On Thursday, amid uproar over LePage's comments, Democratic Rep. Drew Gattine told WMTW-TV: "It's inconsequential to me what the race is of the people who are coming here. ... I don't know why we have to think about it or talk about it in those terms."
On Thursday, LePage told WMTW-TV that he had left Gattine a voicemail.
"I wish Mr. Gattine, whom I just sent him a not very nice cell message, I hope he records it because I'd like the whole world to hear it," LePage said to WMTW-TV Thursday.
Gattine described the voicemail today as "violent sounding" and "ugly." In the voicemail released by the Maine State House Majority Office, LePage could be heard saying that he wanted Gattine to "prove" that he was a racist.
"Mr. Gattine, this is Gov. Paul Richard LePage. I would like to talk to you about your comments about my being a racist... I want you to prove that I'm a racist. I've spent my life helping black people and you little son of a ---- socialist ... I want you to record this and make it public because I'm after you. Thank you."
Gattine said today that he had not called the governor a racist.
"That's an awful thing to call somebody. I choose my words very carefully," Gattine said. "I think his comments were racially charged."
Gattine said during a news conference today that when asked Thursday by a reporter about LePage's comments, he'd said: "The racially charged comments that [the governor] made were not helpful in trying to resolve the incredibly awful drug crisis that we've been working on trying to resolve here in Maine."

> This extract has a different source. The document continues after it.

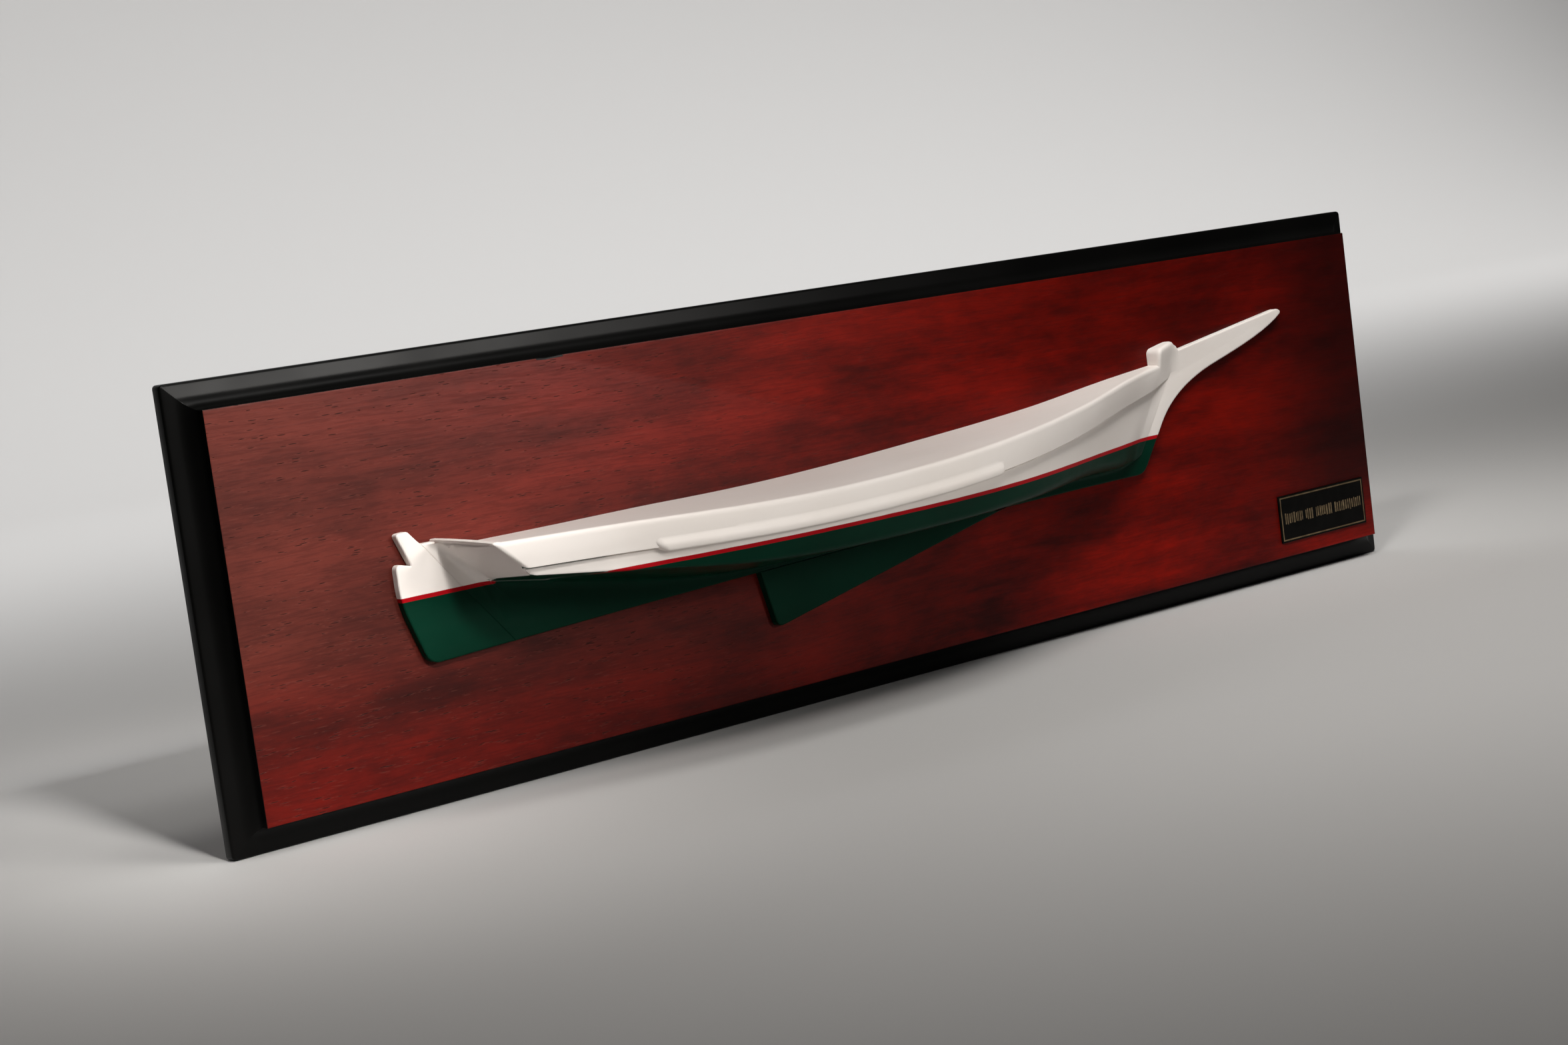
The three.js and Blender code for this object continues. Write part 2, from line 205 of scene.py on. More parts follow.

"When I got that message yesterday," Gattine said today, "my first thought was that I was really glad that I wasn't in the room with him when he left it 'cause he really sounded like somebody who was about to commit physical violence. ... It was a really stunning message, not like any message that anybody has ever left me before."

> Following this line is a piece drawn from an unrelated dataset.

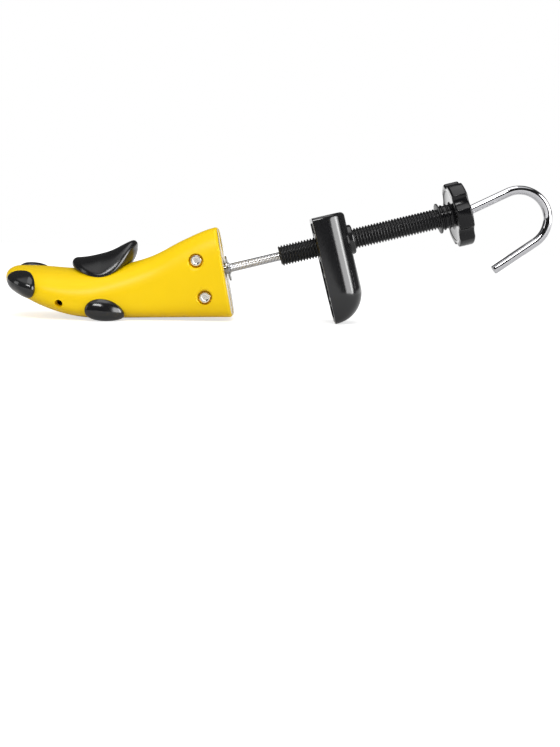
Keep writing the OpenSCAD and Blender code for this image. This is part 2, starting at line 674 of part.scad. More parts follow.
function heel_ring(z, inset) =
    let (lo = -heel_below + inset, hi = heel_above - inset,
         big = heel_round - inset, q = min(z - lo, big), top_r = 3, g = min(hi - z, top_r),
         sink = big - sqrt(max(0, big ^ 2 - (big - q) ^ 2)) + top_r - sqrt(max(0, top_r ^ 2 - (top_r - g) ^ 2)),
         depth = heel_depth - inset - 1 - 0.93 * sink,
         half = heel_w / 2 - inset - 0.6 * sink)
    concat([[heel_at, -half, z]],
        [for (i = [0:16]) let (a = 11.25 * i - 90)
            [heel_at + 1 + depth * abs(cos(a)) ^ 0.75, half * sign(a) * abs(sin(a)) ^ 0.75, z]],
        [[heel_at, half, z]]);
heel_levels = [0.05, 0.6, 1.6, 3, 5, 8, 12, 16, heel_round];
function heel_rings(inset) =
    let (span = heel_above + heel_below - 2 * inset, k = (heel_round - inset) / heel_round)
    [for (q = concat(heel_levels * k, [span - 3, span - 2, span - 1, span - 0.3, span]))
        heel_ring(q - heel_below + inset, inset)];
module heel_outer(inset = 0) {
    loft(heel_rings(inset));
}
module heel_ribs() {
    rib = 2.2;
    intersection() {
        heel_outer(1.4);
        union() {
            for (y = [-1, 1]) translate([heel_at + 0.7, y * (boss_d / 2 - rib) - rib / 2, -heel_below - 5])
                cube([heel_depth + 5, rib, heel_below + heel_above + 10]);
            for (z = [0, -20, -36]) translate([heel_at + 0.7, -heel_w, z - rib / 2]) cube([heel_depth + 5, 2 * heel_w, rib]);
        }
    }
}
module heel_block() {
    rear = heel_at + heel_depth + boss_proud;
    color([0.1, 0.1, 0.1]) stand() along_rod() difference() {
        union() {
            cup(heel_rings(0), heel_rings(heel_wall));
            heel_ribs();
            rod_ring(heel_at, rear - 0.8, boss_d / 2);
            rod_ring(heel_at + 5, rear, boss_d / 2 - 0.8);
        }
        rod_ring(heel_at - 1, rear + 1, tube_d / 2 + run_gap);
    }
}

near_half_shell();
far_half_shell();
near_bracket();
far_bracket();
near_upper_screw();
near_lower_screw();
far_upper_screw();
far_lower_screw();
hinge_block();
near_hinge_pin();
far_hinge_pin();
spreader_nut();
near_cam_pin();
far_cam_pin();
retaining_clip();
thrust_washer();
hook_rod();
rod_collar();
near_toe_plug();
near_ball_plug();
far_toe_plug();
far_ball_plug();
instep_saddle();
screw_tube();
knob_wheel();
heel_block();
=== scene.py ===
import bpy
import bmesh
import math
from mathutils import Matrix, Vector


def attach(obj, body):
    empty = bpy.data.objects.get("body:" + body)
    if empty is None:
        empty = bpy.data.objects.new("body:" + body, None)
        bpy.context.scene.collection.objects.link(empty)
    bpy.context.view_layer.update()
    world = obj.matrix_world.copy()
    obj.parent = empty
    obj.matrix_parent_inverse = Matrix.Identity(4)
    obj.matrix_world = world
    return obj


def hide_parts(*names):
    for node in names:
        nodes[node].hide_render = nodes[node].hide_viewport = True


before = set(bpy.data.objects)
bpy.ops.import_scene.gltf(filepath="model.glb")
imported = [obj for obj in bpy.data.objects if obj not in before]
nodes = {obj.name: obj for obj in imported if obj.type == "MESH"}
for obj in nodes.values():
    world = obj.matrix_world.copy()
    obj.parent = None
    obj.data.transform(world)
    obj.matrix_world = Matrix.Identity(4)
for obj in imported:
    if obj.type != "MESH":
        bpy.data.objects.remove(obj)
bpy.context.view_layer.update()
scene = bpy.context.scene
scene.view_settings.view_transform = "Standard"

# Sizes of the solids, in millimetres
# The last: its length, heights at the rear and over the ball, widths over the ball and at the rear, toe height
LAST, REAR_H, BALL_H, BALL_W, REAR_W, TOE = 147.0, 59.0, 32.5, 67.0, 42.0, 27.0
# Lean of the rear face, wall, rear wall, and the split between the halves. The lean dies out at a share of the length
LEAN, WALL, REAR_WALL, GAP = math.radians(10), 2.5, 3.0, 0.5
LEAN_TO = 0.45
# Rise of the rod to the rear, its height at the last's rear, and its radius
ROD_TILT, ROD_Z, ROD_R = math.radians(13.3), 32.0, 3.0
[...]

LePage today apologized to Maine residents but refused to apologize to Gattine. He maintained today that Thursday morning, reporters had asked him to respond to lawmakers calling him racist.
"They came in to interview me and said, 'What's your response to legislators calling you 'racist?' And I said, 'Who?' And he said, 'Mr. Gattine,'" LePage told reporters today.

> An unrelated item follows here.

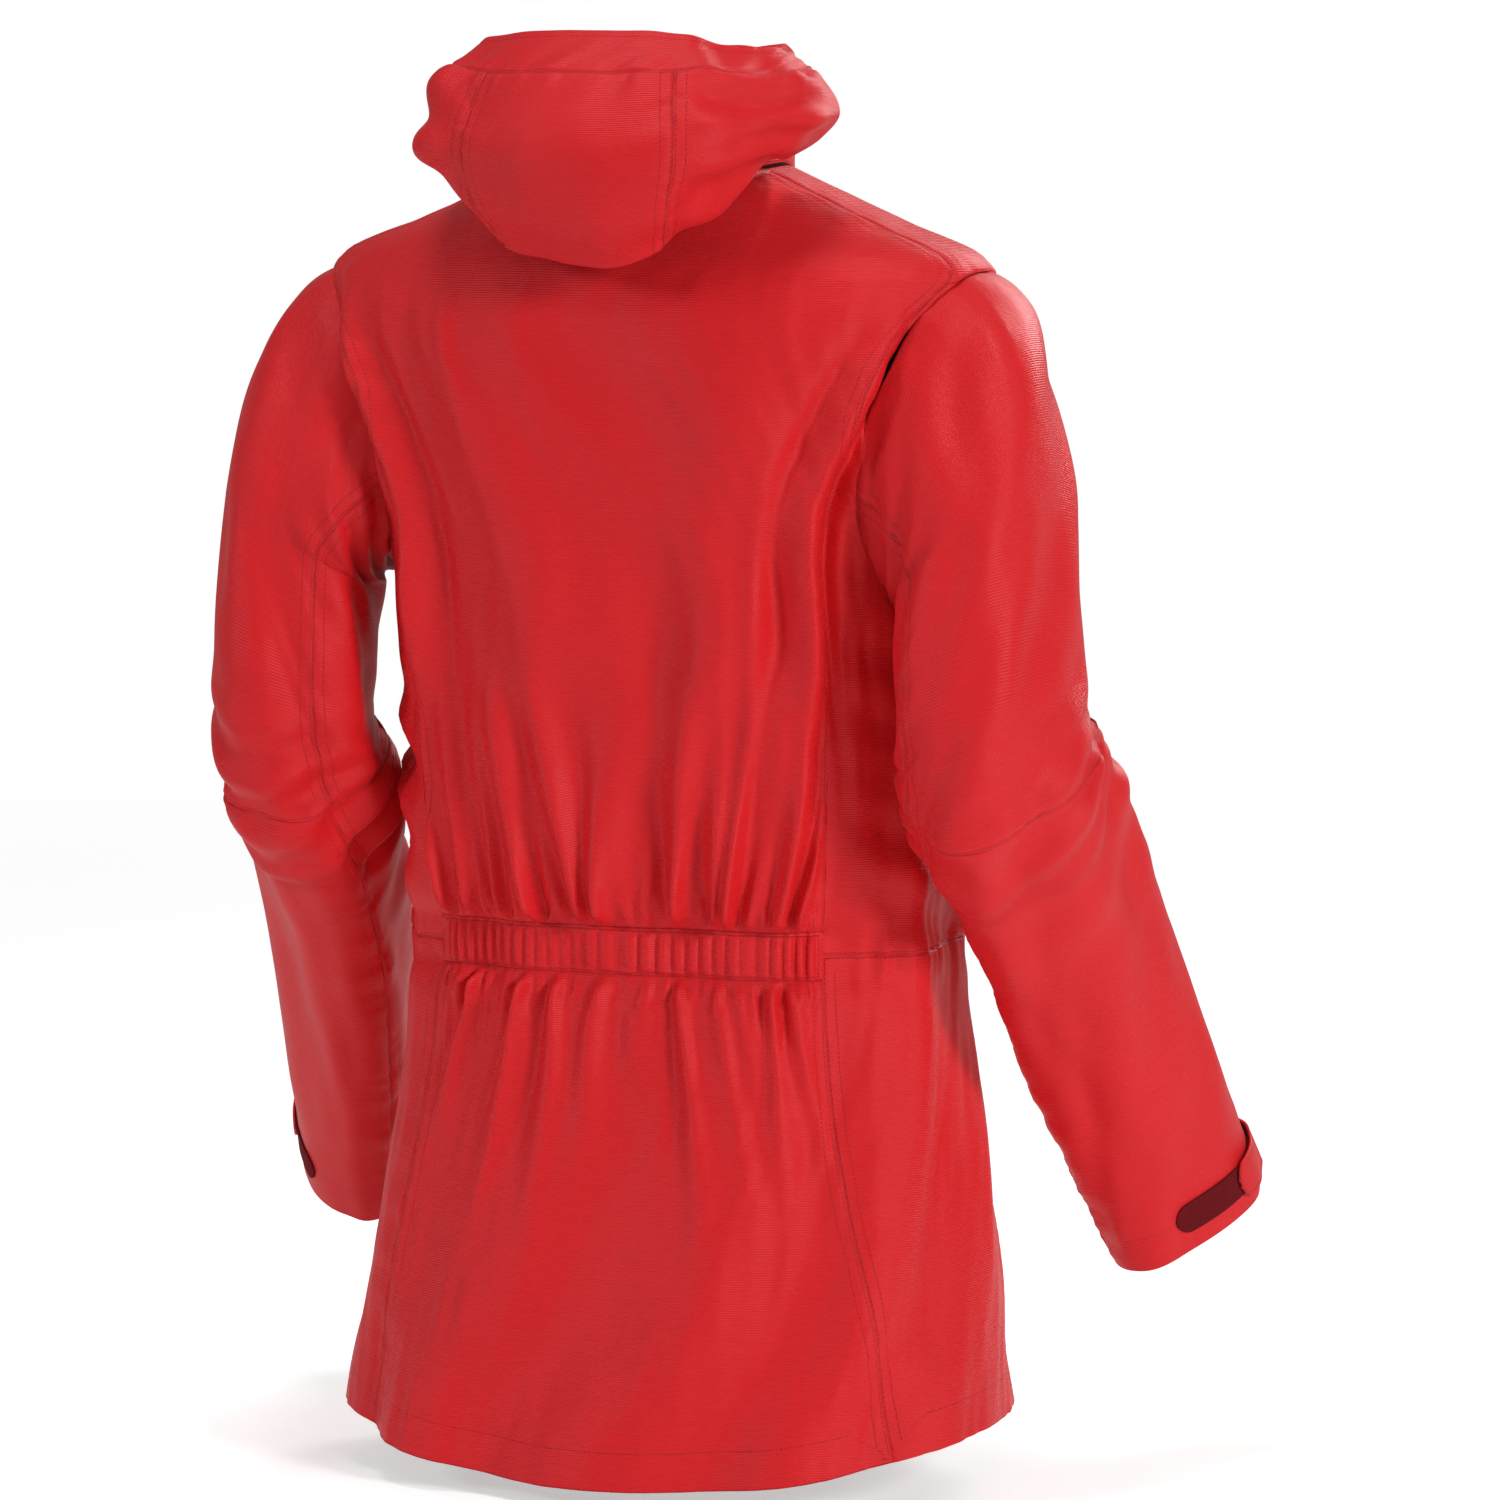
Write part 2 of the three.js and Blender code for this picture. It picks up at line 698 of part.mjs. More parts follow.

The identity of the reporter was unknown.
"For an elected representative to call me 'racist,' is beyond contempt for me. Now was I angry, yes. Am I still angry? I am enormously angry to this gentleman. ... I do not apologize to Mr. Gattine," LePage said. "If he wants to exchange apologies, I'd be more than happy to do that."
On his website, LePage released a statement regarding Gattine's comments:
"When someone calls me a racist, I take it very seriously. I didn't know Drew Gattine from a hole in the wall until yesterday. It made me enormously angry when a TV reporter asked me for my reaction about Gattine calling me a racist. It is the absolute worst, most vile thing you can call a person. So I called Gattine and used the worst word I could think of. I apologize for that to the people of Maine, but I make no apology for trying to end the drug epidemic that is ravaging our state. Legislators like Gattine would rather be politically correct and protect ruthless drug dealers than work with me to stop this crisis that is killing five Mainers a week.
"When I said I was going after Gattine, I meant I would do everything I could to see that he and his agenda is defeated politically. I am a history buff, and I referenced how political opponents used to call each other out in the 1820s -- including Andrew Jackson, the father of the Democratic Party. Obviously, it is illegal today; it was simply a metaphor and I meant no physical harm to Gattine. But I am calling him out to stop giving inflammatory sound bites and get to work to end this crisis that is killing Mainers, destroying families and creating drug-addicted babies, all so the drug dealers Gattine is protecting can make a profit."
This week was not the first time LePage's comments sparked a firestorm of criticism.
In January, LePage made some controversial remarks, which some labeled as "racist," about out-of-state drug dealers coming into the state.
Addressing Maine's drug challenges at a town hall, LePage said, "These are guys by the name D-Money, Smoothy, Shifty. These type of guys that come from Connecticut and New York. They come up here and sell heroin, then they go back home.
"Incidentally, half the time they impregnate a young, white girl before they leave, which is a real sad thing because then we've got another issue we have to deal with down the road," he said.
A spokesman for LePage later told ABC News that LePage was not talking about race and that "race is irrelevant" to the case he was making.
At a news conference later, LePage said that he'd made a verbal mistake in comments about drug dealers, but insisted his remarks were not racist.
"I was going impromptu and my brain didn't catch up to my mouth," LePage said.
LePage said today that he would not be stepping down.